Infections numbers are surging around the world, especially in Europe where nations have been forced to ramp up virus restrictions even as vaccines are rolled out.
The WHO’s chief scientist Soumya Swaminathan warned that it would take time to produce and give enough shots to halt the spread of the virus, which has infected more than 90 million people worldwide with deaths approaching two million.
“We are not going to achieve any levels of population immunity or herd immunity in 2021,” she said, stressing the need to maintain physical distancing, hand-washing and mask-wearing.
Experts are also concerned about the rapid spread of new variants of the virus, such as the one first detected in Britain which is feared to be significantly more transmissible.
German company BioNTech, which partnered with Pfizer to produce the first vaccine approved in the West, said it could produce millions more doses than originally expected this year, boosting the production forecast from 1.3 to two billion.

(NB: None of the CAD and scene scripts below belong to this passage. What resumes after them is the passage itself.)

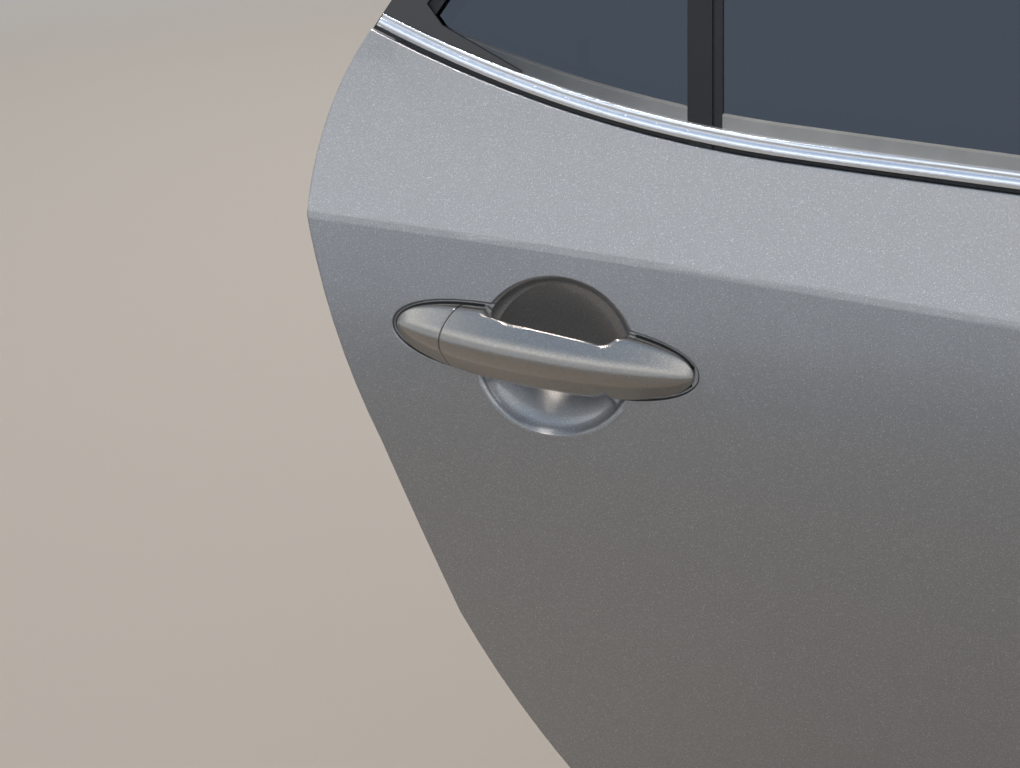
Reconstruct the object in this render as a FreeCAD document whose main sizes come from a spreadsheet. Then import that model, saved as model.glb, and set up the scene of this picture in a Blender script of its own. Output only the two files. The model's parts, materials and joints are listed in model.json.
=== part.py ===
# Rear side door of a small hatchback, right-hand side.
# Millimetres. X points to the front of the car, Y to its inside, Z up.
# The origin is the upper hinge's bolt pattern, where the pillar leaf meets the pillar.
import FreeCAD, Part
import math
import os
import re
from types import SimpleNamespace
from FreeCAD import Matrix, Placement, Rotation, Vector

doc = FreeCAD.newDocument("RearSideDoor")

# Driving dimensions: alias, value, what it is
SIZES = [
    ("front_edge", 12.0, "door's front edge behind the hinge bolts"),
    ("door_length", 863.5, "front edge to rearmost point"),
    ("sill_depth", 460.0, "bottom edge below the upper hinge bolts"),
    ("frame_rise", 618.0, "top of the window frame above the upper hinge bolts"),
    ("frame_lean", 24.0, "how far the front edge leans back at the top"),
    ("roof_drop_start", 235.0, "top rail's rear end ahead of the rearmost point"),
    ("wheel_behind", 98.5, "wheel's centre behind the rearmost point"),
    ("arch_radius", 382.0, "door's edge round the wheel"),
    ("roof_bend", 230.0, "curve between the header and the rear leg"),
    ("bulge_y", 78.0, "outermost point of the skin outboard of the hinge bolts"),
    ("bulge_drop", 130.0, "height of that point below the hinge bolts"),
    ("side_radius", 1670.0, "upright curve of the lower side"),
    ("curl_height", 130.0, "height of the inward curl above the bottom edge"),
    ("curl_radius", 350.0, "radius that the curl adds"),
    ("plan_radius", 6500.0, "curve of the side seen from above"),
    ("plan_crown", 318.0, "widest point behind the front edge"),
    ("crease_rear", 188.0, "height of the crease at the rear"),
    ("crease_slope", 0.022, "fall of the crease at the rear, per mm"),
    ("crease_bend", 7634.0, "radius of the crease seen from the side"),
    ("crease_round", 2.5, "half height of the rounded crease"),
    ("shoulder_foot_lean", 27.0, "lean of the shoulder just above the crease, degrees"),
    ("shoulder_top_lean", 18.0, "lean of the shoulder at the belt, degrees"),
    ("shoulder_height", 110.0, "height over which the lean changes"),
    ("belt_front", 216.8, "belt height at the front edge"),
    ("belt_slope", 0.06, "rise of the belt towards the rear, per mm"),
    ("belt_kick", 331.0, "start of the belt's upward curve ahead of the rearmost point"),
    ("belt_kick_radius", 910.0, "radius of that curve"),
    ("skin_thick", 1.6, "outer skin"),
    ("hem_width", 12.0, "folded hem round the skin"),
    ("panel_thick", 1.4, "inner panel sheet"),
    ("wall_inset", 18.0, "shut face behind the skin's edge"),
    ("front_wall", 33.0, "front shut face behind the front edge"),
    ("inner_sill_y", 24.0, "inner panel inboard of the bolts at the sill"),
    ("inner_belt_y", 72.0, "inner panel inboard of the bolts at the belt"),
    ("panel_belt_gap", 2.0, "inner panel's top below the belt"),
    ("glass_thick", 4.0, "window glass"),
    ("glass_inset", 9.0, "glass behind the skin at the belt"),
    ("glass_lean", 17.0, "lean of the glass at the belt, degrees"),
    ("glass_radius", 1500.0, "barrel radius of the glass"),
    ("glass_below_belt", 60.0, "glass hidden below the belt"),
    ("frame_out", 6.0, "frame outboard of the glass face"),
    ("frame_in", 28.0, "frame inboard of the glass face"),
    ("frame_web", 23.5, "rubber's outer edge inside the door's edge"),
    ("run_lip", 9.0, "visible width of the glass run rubber"),
    ("frame_tube", 44.0, "frame's inner edge inside the door's edge"),
    ("frame_foot", 55.0, "frame's legs below the belt"),
    ("glass_bite", 5.0, "glass edge inside its rubber"),
    ("bar_ahead", 282.0, "division bar's middle at the belt, ahead of the rearmost point"),
    ("bar_width", 24.0, "division bar"),
    ("bar_channel", 7.0, "glass run ahead of the division bar's face"),
    ("bar_web", 5.0, "division bar's web"),
    ("bar_lean", 5.3, "division bar leans to the rear, degrees"),
    ("fit_gap", 0.3, "clearance between neighbouring pieces"),
    ("chrome_gap", 3.7, "dark gap between skin and bright moulding"),
    ("chrome_height", 10.4, "bright belt moulding"),
    ("chrome_depth", 4.3, "bright belt moulding, thickness"),
    ("chrome_band", 0.62, "wide lower band of the bright moulding, share of its height"),
    ("belt_lip", 8.2, "rubber lip above the bright moulding"),
    ("tail_length", 150.0, "corner cover's tail ends ahead of the rearmost point"),
    ("cover_thick", 1.9, "gloss covers on the frame"),
    ("hinge_spacing", 340.0, "upper to lower hinge"),
    ("pin_behind_edge", 15.0, "hinge pin behind the front edge"),
    ("pin_y", 30.0, "hinge pin outboard of the bolts"),
    ("pin_radius", 5.0, "hinge pin"),
    ("pin_gap", 0.05, "running clearance of the pin"),
    ("knuckle_radius", 9.0, "hinge knuckle"),
    ("knuckle_half", 12.0, "half height of the pillar leaf's knuckle"),
    ("ear_gap", 0.5, "between knuckle and ears"),
    ("ear_height", 8.0, "door leaf's ear"),
    ("leaf_thick", 6.0, "hinge leaf plate"),
    ("leaf_width", 36.0, "pillar leaf plate"),
    ("leaf_height", 64.0, "pillar leaf plate"),
    ("arm_width", 9.0, "pillar leaf's arm to its knuckle"),
    ("leaf_bolt_spacing", 40.0, "bolt to bolt, upright"),
    ("bolt_hole_radius", 4.5, "hole for an M8 bolt"),
    ("door_leaf_width", 40.0, "door leaf plate"),
    ("door_leaf_height", 54.0, "door leaf plate"),
    ("check_z", 170.0, "check arm below the upper hinge bolts"),
    ("check_x", 8.0, "check arm pivot behind the hinge bolts"),
    ("check_y", 12.0, "check arm pivot outboard of the hinge bolts"),
    ("check_pin_radius", 4.0, "check arm pivot pin"),
    ("arm_length", 86.0, "check arm beyond its pivot"),
    ("arm_thick", 5.0, "check arm"),
    ("arm_height", 18.0, "check arm"),
    ("arm_slot_low", 11.5, "check arm's slot, outboard of the pivot"),
    ("arm_slot_wide", 24.0, "check arm's slot, which lets it swing"),
    ("grip_length", 219.0, "outside handle, tip to tip"),
    ("grip_half", 24.0, "outside handle, half its height"),
    ("grip_out", 36.0, "outside handle, proud of the skin"),
    ("grip_ahead", 179.0, "handle's middle ahead of the rearmost point"),
    ("grip_z", 110.5, "handle's middle above the hinge bolts"),
    ("grip_tilt", 4.6, "handle rises towards the rear, degrees"),
    ("cap_length", 39.0, "fixed rear cap of the handle"),
    ("cap_seam", 0.6, "gap between cap and grip"),
    ("seam_radius", 35.0, "curve of that gap"),
    ("ridge_place", -0.04, "handle's ridge above its middle, as a share of its half height"),
    ("scoop_depth", 2.5, "hollow in the strap's upper edge"),
    ("strap_thick", 15.0, "grip's strap over the recess"),
    ("foot_rear", 71.0, "grip's rear foot ends, from the rear tip"),
    ("foot_front", 169.0, "grip's front foot starts, from the rear tip"),
    ("pad_depth", 3.0, "seat pressed into the skin for the handle's ends"),
    ("pad_margin", 2.2, "seat's floor round the handle"),
    ("bowl_radius", 56.3, "finger recess inside its rim"),
    ("bowl_rim", 6.0, "width of the rolled rim"),
    ("bowl_depth", 27.0, "finger recess"),
    ("bowl_forward", 9.5, "recess's middle ahead of the handle's middle"),
    ("bowl_drop", 3.5, "recess's middle below the handle's middle"),
    ("gasket_thick", 1.5, "rubber under the handle's ends"),
    ("pivot_back", 7.0, "grip's hinge line behind its front tip"),
    ("pivot_in", 11.0, "grip's hinge line behind the skin"),
    ("grip_travel", 9.0, "how far the grip pulls out, degrees"),
    ("pivot_radius", 2.5, "grip's hinge pin"),
    ("lug_width", 12.0, "grip's lug on its pin"),
    ("shank_length", 9.0, "grip's rear shank, along the handle"),
    ("shank_width", 12.0, "grip's rear shank, across the handle"),
    ("shank_reach", 44.0, "grip's rear shank into the door"),
    ("trim_thick", 22.0, "interior panel"),
    ("trim_wall", 3.0, "interior mouldings"),
    ("trim_margin", 26.0, "interior panel inside the shut face"),
    ("arm_rest_out", 58.0, "arm rest proud of the interior panel"),
    ("insert_front", 252.0, "cloth insert behind the front edge"),
    ("insert_rear", 159.5, "its lower rear corner ahead of the rearmost point"),
    ("insert_gap", 16.8, "its lower edge above the arm rest"),
    ("insert_height", 142.0, "cloth insert"),
    ("insert_thick", 3.4, "cloth insert"),
    ("arm_rest_z", 30.0, "arm rest's top above the hinge bolts"),
    ("arm_rest_height", 74.0, "arm rest"),
    ("arm_rest_length", 470.0, "arm rest"),
    ("cup_length", 110.0, "pull cup in the arm rest"),
    ("cup_width", 34.0, "pull cup in the arm rest"),
    ("cup_depth", 46.0, "pull cup in the arm rest"),
    ("lever_z", 112.0, "inside lever's middle above the hinge bolts"),
    ("lever_length", 84.0, "inside lever"),
    ("pocket_x", 310.0, "map pocket's front behind the hinge bolts"),
    ("pocket_length", 240.0, "map pocket"),
    ("pocket_height", 120.0, "map pocket"),
    ("pocket_out", 44.0, "map pocket proud of the panel"),
    ("speaker_radius", 64.0, "loudspeaker grille"),
    ("speaker_z", -300.0, "loudspeaker's middle from the hinge bolts"),
    ("knob_ahead", 180.0, "lock button ahead of the rearmost point"),
    ("seal_inset", 13.0, "rubber seal behind the shut face"),
    ("seal_thick", 9.0, "rubber seal"),
    ("seal_out", 11.0, "rubber seal proud of the inner panel"),
    ("latch_z", 60.0, "latch's middle above the hinge bolts"),
    ("latch_length", 86.0, "latch along the shut face"),
    ("latch_depth", 24.0, "latch case"),
    ("latch_back", 1.7, "latch case behind the shut face's sheet, to clear its curve"),
    ("striker_slot", 16.0, "width of the striker's slot"),
]

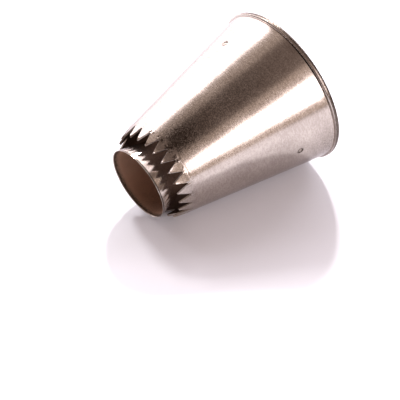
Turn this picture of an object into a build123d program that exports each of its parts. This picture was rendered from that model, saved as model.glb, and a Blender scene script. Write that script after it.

The announcement was a boost to countries struggling to deliver the shots, but the company also warned that Covid-19 would “likely become an endemic disease”, with vaccines needed to fight new variants and a “naturally waning immune response”.
Officials in Russia said they would trial a one-dose version of country’s Sputnik V vaccine as part of efforts to provide a stopgap solution for badly hit countries.
India, with the world’s second-highest number of infections, is set to begin giving shots to its 1.3 billion people from Saturday in a colossal and complex undertaking.
US President-elect Joe Biden, who has pledged to devote all available resources to fight the pandemic, received his second vaccine dose on Monday.